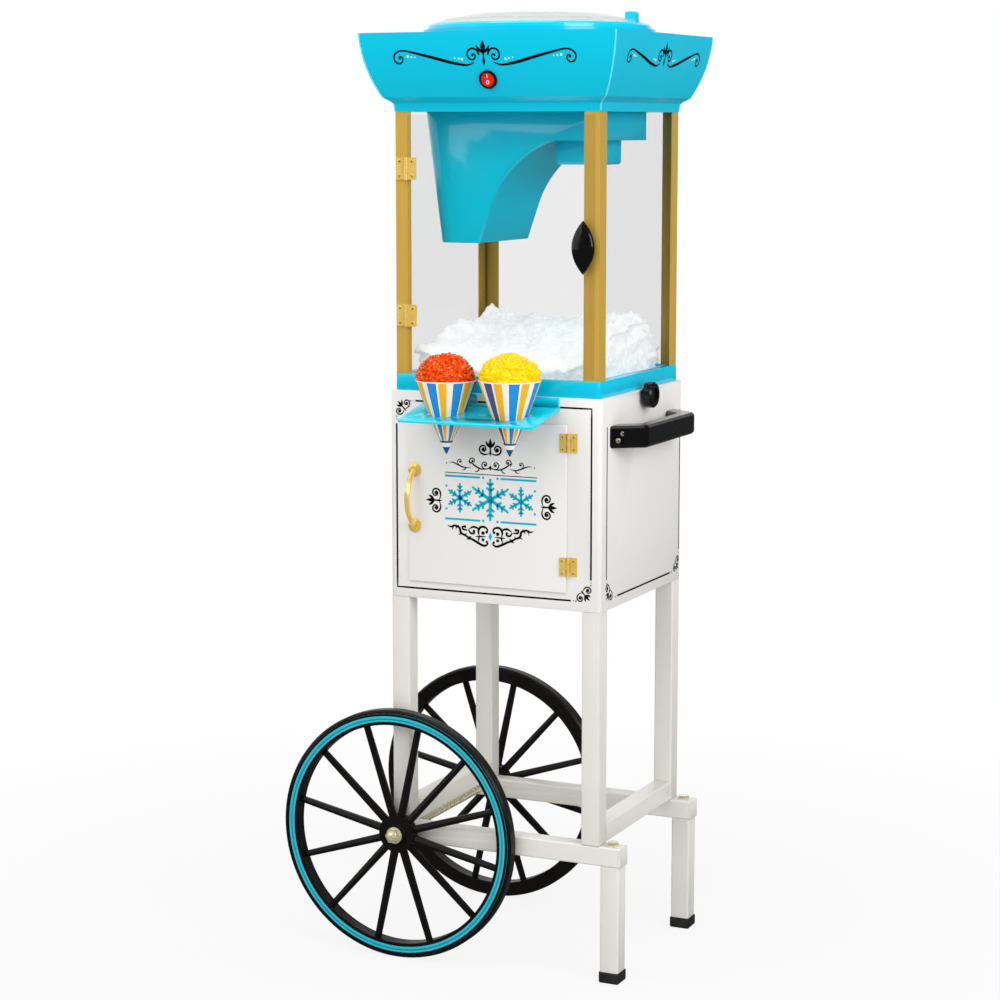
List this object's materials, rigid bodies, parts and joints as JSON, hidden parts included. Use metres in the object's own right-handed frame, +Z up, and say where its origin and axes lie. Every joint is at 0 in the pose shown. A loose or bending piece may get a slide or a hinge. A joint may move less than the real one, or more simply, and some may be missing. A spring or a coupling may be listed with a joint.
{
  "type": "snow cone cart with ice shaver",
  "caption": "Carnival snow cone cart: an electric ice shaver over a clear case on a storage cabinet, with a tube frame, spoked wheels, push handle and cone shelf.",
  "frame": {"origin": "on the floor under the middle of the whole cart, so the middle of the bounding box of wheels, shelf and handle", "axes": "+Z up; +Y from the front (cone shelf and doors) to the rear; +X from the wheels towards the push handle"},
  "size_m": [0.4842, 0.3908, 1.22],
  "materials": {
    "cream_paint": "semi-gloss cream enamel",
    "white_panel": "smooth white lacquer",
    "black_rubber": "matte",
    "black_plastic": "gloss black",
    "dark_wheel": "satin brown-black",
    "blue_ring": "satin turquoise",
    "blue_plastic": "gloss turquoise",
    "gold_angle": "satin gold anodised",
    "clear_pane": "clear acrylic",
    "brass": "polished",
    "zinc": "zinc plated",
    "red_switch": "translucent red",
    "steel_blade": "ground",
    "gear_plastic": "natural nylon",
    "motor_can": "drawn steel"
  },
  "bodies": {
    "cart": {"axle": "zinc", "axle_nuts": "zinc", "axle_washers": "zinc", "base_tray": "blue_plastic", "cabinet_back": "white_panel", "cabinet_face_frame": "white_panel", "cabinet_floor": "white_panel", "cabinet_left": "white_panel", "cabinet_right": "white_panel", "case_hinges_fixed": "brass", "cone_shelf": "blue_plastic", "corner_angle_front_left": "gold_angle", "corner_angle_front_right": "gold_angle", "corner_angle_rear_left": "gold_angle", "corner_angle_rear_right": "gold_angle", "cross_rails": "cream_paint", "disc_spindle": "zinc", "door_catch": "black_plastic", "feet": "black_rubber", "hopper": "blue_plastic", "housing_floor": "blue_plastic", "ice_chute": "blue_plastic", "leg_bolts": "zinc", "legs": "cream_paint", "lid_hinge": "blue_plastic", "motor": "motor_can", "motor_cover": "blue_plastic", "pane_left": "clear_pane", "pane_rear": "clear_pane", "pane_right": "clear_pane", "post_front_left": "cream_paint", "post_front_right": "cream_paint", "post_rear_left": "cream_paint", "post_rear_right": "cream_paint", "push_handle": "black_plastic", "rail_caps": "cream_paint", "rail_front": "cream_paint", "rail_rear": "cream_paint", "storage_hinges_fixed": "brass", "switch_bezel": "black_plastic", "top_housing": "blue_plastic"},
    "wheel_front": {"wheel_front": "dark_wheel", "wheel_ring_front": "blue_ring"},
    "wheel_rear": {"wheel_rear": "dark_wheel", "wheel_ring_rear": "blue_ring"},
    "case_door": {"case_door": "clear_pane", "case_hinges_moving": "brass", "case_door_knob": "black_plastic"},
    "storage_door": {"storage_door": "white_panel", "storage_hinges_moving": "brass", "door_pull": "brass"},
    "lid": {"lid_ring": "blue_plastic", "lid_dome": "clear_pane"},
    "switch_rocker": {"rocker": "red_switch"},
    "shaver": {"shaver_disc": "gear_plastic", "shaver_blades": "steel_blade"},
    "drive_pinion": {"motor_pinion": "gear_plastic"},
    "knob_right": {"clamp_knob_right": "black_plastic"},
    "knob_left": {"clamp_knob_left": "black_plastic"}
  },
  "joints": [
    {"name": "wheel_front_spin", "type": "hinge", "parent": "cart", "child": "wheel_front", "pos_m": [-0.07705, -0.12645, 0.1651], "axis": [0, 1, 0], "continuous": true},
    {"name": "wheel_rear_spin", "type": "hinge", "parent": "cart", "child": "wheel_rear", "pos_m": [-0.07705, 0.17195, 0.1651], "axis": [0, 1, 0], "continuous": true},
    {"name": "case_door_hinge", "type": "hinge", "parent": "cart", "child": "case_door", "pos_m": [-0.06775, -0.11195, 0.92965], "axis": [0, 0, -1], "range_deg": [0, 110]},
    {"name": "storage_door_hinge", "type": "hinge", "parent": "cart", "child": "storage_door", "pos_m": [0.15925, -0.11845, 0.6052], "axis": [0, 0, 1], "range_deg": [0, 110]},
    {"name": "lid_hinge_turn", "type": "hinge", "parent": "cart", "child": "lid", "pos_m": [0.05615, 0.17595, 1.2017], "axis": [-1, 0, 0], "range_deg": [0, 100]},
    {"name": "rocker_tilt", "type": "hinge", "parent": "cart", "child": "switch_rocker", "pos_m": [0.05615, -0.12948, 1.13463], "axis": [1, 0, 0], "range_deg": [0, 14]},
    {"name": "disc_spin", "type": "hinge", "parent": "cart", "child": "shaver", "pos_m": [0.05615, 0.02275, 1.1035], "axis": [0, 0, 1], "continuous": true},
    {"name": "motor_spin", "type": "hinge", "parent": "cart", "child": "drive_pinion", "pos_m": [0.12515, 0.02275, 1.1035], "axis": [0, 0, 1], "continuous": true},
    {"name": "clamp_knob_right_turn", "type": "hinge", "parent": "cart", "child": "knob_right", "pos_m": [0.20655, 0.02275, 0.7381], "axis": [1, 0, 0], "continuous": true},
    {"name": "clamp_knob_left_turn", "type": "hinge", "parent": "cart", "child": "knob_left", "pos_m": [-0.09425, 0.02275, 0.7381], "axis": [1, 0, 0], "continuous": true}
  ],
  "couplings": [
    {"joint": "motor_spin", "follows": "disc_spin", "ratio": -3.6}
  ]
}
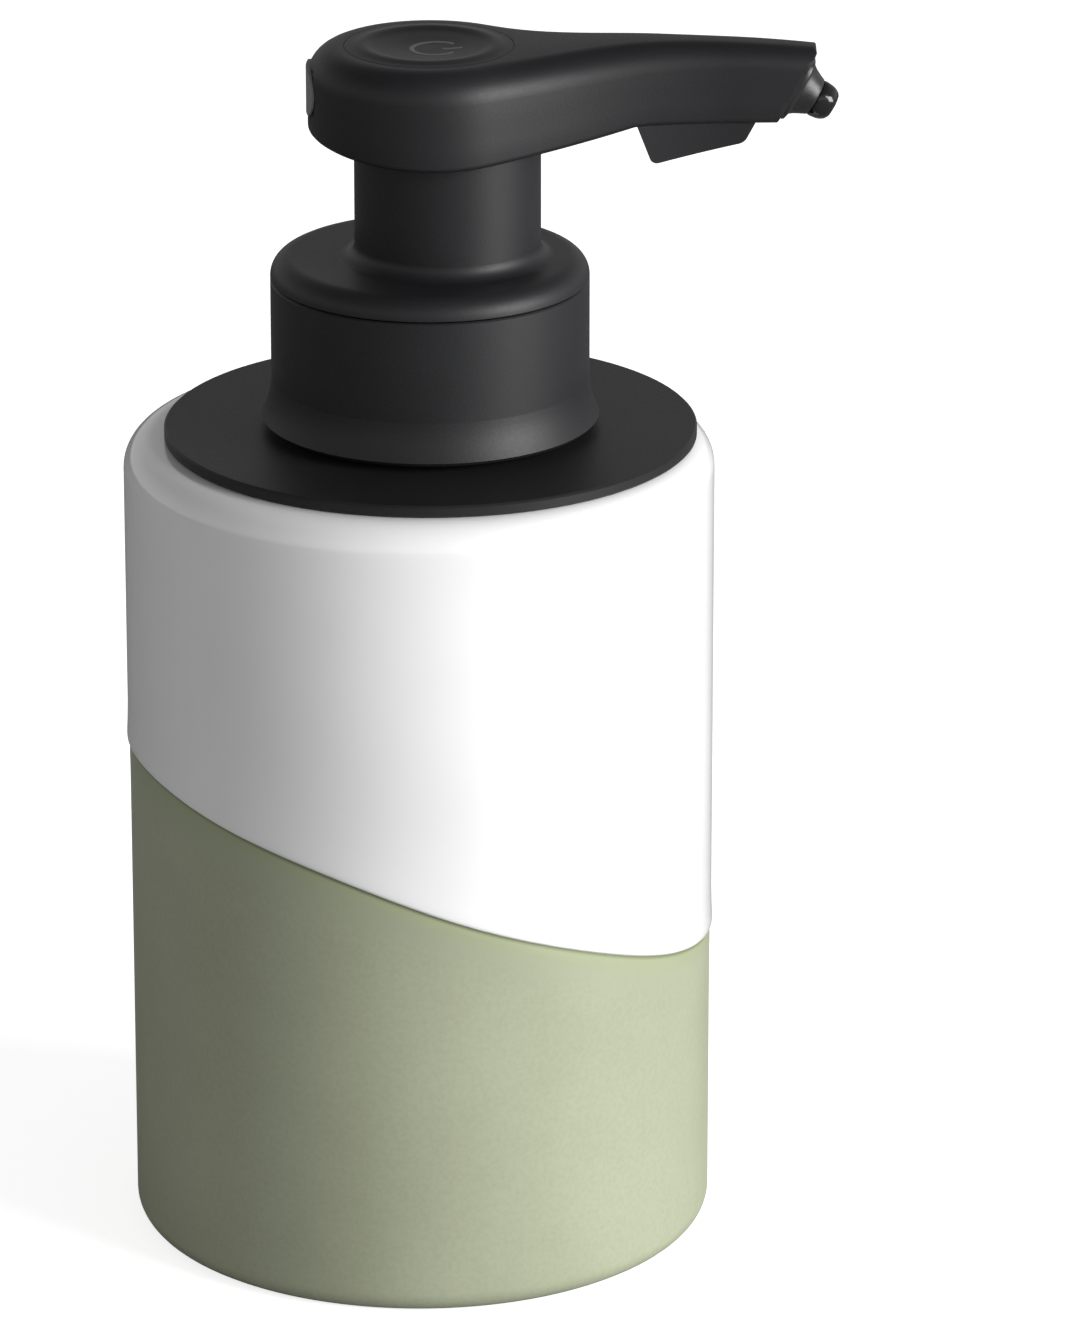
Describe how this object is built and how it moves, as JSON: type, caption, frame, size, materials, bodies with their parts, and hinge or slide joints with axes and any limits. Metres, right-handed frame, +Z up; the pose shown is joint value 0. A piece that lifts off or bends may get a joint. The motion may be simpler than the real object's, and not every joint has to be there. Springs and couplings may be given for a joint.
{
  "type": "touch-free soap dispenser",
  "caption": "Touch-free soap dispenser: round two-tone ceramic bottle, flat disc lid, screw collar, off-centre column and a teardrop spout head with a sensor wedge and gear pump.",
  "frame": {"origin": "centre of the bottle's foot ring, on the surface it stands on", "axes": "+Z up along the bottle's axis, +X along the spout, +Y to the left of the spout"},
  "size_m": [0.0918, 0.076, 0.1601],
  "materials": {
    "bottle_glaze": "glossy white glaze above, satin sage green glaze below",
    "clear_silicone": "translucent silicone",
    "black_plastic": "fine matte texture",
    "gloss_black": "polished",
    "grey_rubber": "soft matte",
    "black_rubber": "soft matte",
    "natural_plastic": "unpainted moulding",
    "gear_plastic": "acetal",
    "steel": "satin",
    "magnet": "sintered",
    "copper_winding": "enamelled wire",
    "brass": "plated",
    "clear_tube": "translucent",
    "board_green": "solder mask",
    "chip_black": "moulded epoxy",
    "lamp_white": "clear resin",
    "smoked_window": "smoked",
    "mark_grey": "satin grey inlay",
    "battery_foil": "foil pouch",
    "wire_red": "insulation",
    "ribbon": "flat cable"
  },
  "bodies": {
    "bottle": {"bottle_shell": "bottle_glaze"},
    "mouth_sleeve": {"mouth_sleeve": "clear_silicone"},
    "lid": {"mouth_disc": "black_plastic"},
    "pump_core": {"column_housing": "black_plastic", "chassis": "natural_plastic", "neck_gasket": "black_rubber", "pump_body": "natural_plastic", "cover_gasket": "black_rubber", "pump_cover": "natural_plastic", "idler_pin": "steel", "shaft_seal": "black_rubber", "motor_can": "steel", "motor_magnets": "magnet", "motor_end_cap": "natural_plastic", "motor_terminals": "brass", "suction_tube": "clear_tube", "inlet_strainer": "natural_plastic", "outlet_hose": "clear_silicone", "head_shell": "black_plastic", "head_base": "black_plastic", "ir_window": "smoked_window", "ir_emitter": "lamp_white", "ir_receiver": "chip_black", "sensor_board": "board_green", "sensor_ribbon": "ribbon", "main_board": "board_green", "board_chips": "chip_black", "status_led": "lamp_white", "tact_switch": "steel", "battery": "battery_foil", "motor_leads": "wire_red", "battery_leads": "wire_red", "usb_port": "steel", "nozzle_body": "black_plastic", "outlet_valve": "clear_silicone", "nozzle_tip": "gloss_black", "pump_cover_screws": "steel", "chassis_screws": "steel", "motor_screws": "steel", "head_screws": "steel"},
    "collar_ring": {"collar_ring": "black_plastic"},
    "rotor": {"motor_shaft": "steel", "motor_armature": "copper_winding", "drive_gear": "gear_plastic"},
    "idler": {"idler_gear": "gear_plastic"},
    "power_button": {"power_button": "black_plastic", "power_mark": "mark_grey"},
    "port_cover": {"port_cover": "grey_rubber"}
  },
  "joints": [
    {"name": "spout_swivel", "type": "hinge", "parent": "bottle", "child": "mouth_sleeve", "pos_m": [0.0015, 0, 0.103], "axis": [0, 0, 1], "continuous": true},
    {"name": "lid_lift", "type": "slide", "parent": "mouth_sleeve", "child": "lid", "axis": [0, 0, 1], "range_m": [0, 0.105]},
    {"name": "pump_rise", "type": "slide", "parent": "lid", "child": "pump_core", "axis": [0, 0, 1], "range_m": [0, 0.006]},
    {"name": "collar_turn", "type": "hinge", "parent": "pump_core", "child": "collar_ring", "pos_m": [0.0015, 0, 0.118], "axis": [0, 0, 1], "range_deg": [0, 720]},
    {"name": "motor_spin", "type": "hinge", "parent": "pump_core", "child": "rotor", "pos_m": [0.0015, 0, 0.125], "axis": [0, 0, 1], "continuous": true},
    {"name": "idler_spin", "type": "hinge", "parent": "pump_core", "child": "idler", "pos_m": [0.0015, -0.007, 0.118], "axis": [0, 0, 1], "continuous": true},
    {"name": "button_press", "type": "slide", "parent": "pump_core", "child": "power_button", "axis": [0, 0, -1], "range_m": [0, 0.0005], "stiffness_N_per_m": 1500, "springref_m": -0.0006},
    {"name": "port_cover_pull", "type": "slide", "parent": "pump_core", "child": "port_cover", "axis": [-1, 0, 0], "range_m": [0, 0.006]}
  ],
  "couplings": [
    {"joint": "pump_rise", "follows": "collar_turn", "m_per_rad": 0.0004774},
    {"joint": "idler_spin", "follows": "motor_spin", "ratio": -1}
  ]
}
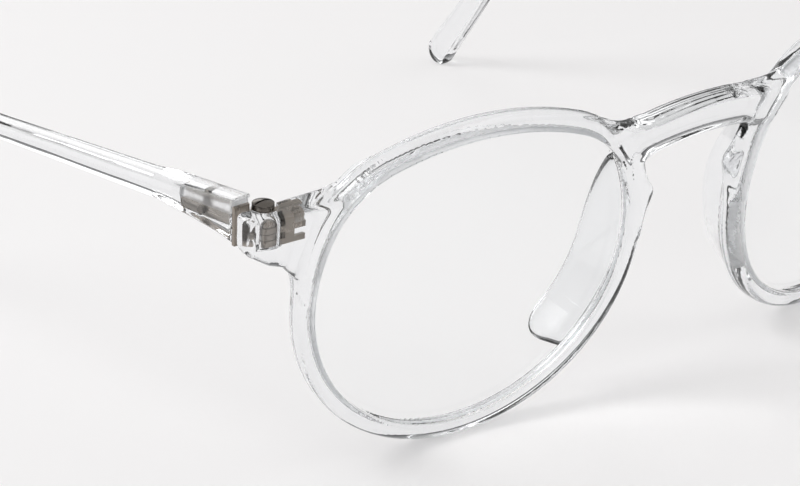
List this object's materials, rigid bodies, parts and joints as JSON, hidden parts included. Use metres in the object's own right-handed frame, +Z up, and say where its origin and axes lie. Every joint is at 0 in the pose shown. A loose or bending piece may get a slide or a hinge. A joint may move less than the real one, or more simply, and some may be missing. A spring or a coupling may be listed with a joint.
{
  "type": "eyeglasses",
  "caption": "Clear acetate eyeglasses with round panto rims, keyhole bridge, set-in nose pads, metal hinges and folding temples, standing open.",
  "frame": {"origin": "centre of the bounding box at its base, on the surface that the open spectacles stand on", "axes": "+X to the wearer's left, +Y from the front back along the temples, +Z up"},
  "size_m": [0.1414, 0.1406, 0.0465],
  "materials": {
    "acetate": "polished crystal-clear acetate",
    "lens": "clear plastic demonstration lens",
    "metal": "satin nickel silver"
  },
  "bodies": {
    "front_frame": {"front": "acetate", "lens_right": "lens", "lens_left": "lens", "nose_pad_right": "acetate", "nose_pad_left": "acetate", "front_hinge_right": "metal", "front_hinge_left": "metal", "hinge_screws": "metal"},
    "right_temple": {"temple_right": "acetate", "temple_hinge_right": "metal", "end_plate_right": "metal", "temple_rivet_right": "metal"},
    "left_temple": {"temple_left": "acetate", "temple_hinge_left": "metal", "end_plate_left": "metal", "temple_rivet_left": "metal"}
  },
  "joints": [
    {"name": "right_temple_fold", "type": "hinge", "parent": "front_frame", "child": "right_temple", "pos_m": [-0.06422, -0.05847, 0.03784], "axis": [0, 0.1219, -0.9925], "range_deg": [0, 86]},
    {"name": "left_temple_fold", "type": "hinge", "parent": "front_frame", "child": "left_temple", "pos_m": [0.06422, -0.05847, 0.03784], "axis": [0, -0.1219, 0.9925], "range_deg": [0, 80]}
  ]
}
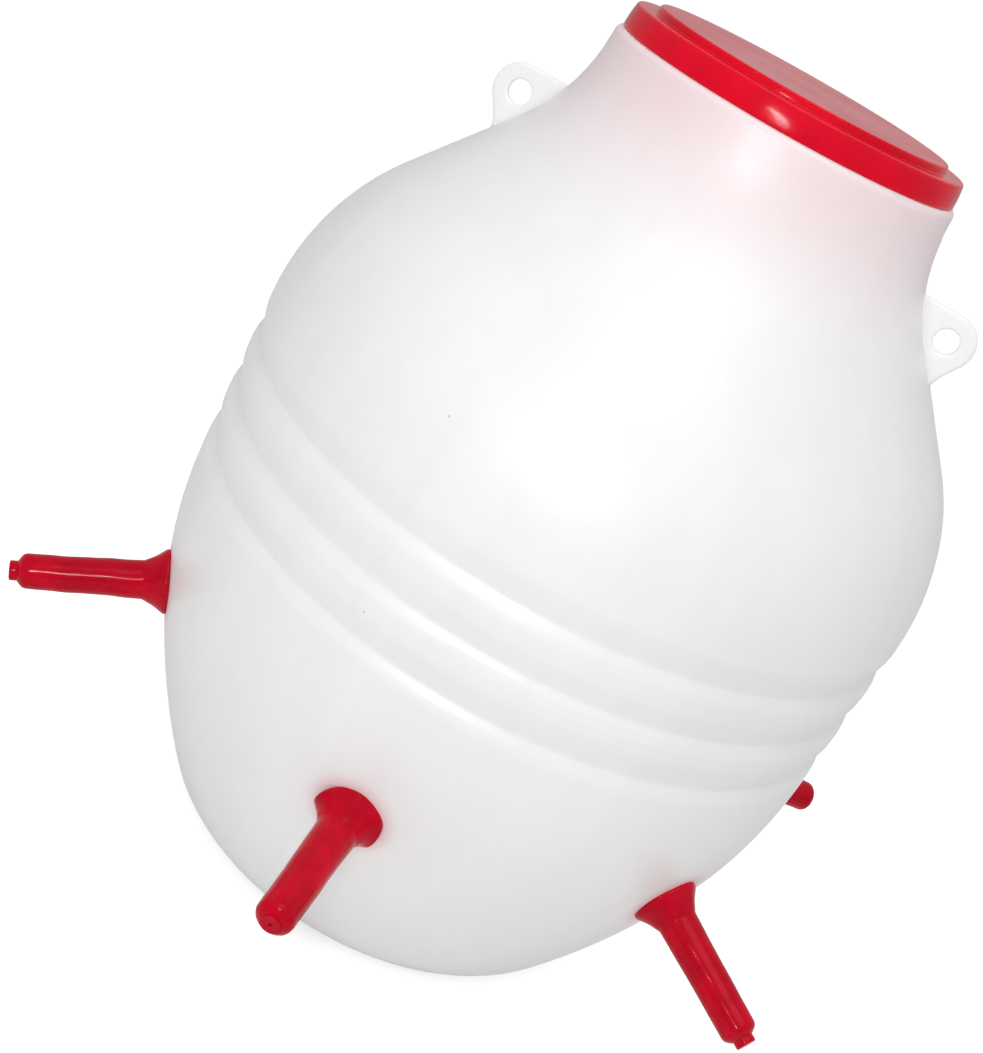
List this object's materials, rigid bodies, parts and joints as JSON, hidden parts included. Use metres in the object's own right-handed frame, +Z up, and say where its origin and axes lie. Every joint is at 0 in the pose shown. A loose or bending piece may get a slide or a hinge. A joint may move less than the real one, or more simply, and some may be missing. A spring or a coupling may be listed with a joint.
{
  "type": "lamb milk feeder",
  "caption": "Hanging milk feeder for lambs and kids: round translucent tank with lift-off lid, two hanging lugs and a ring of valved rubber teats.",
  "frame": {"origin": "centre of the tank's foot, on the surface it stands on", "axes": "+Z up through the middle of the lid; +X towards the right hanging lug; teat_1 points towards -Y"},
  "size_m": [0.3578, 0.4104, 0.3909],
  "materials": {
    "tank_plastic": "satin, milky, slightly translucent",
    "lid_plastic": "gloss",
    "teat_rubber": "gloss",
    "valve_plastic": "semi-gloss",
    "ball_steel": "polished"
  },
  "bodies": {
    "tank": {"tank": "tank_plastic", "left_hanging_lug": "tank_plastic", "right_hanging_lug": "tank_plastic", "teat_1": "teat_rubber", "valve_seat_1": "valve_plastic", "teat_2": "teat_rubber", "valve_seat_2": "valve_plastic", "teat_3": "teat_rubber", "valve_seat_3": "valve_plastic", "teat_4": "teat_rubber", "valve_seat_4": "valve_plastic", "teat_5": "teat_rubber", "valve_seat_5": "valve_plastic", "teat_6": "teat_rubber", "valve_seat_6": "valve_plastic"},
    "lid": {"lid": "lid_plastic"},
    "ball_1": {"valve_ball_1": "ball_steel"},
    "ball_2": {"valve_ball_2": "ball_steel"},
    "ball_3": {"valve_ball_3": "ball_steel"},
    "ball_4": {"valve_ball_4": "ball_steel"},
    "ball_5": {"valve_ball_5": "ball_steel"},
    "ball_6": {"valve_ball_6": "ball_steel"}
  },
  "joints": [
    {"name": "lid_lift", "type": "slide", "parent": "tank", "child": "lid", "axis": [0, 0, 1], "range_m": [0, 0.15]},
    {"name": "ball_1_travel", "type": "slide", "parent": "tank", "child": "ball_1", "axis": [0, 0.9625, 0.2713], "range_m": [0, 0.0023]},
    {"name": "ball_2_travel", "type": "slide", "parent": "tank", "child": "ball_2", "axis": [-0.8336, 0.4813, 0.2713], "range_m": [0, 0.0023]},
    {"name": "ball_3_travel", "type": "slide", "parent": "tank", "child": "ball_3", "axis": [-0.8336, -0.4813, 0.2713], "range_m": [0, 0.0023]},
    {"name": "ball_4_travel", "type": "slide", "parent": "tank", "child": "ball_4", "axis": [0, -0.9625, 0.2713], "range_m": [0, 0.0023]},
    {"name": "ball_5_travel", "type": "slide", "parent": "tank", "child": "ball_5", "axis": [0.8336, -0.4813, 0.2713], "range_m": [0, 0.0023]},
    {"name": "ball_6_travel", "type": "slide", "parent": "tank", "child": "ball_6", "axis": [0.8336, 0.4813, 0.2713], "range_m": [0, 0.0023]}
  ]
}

------------------------------------------------

Determine how many lines of the entries above carry the string "with", and give that number alone.

== Reply to the task ==
9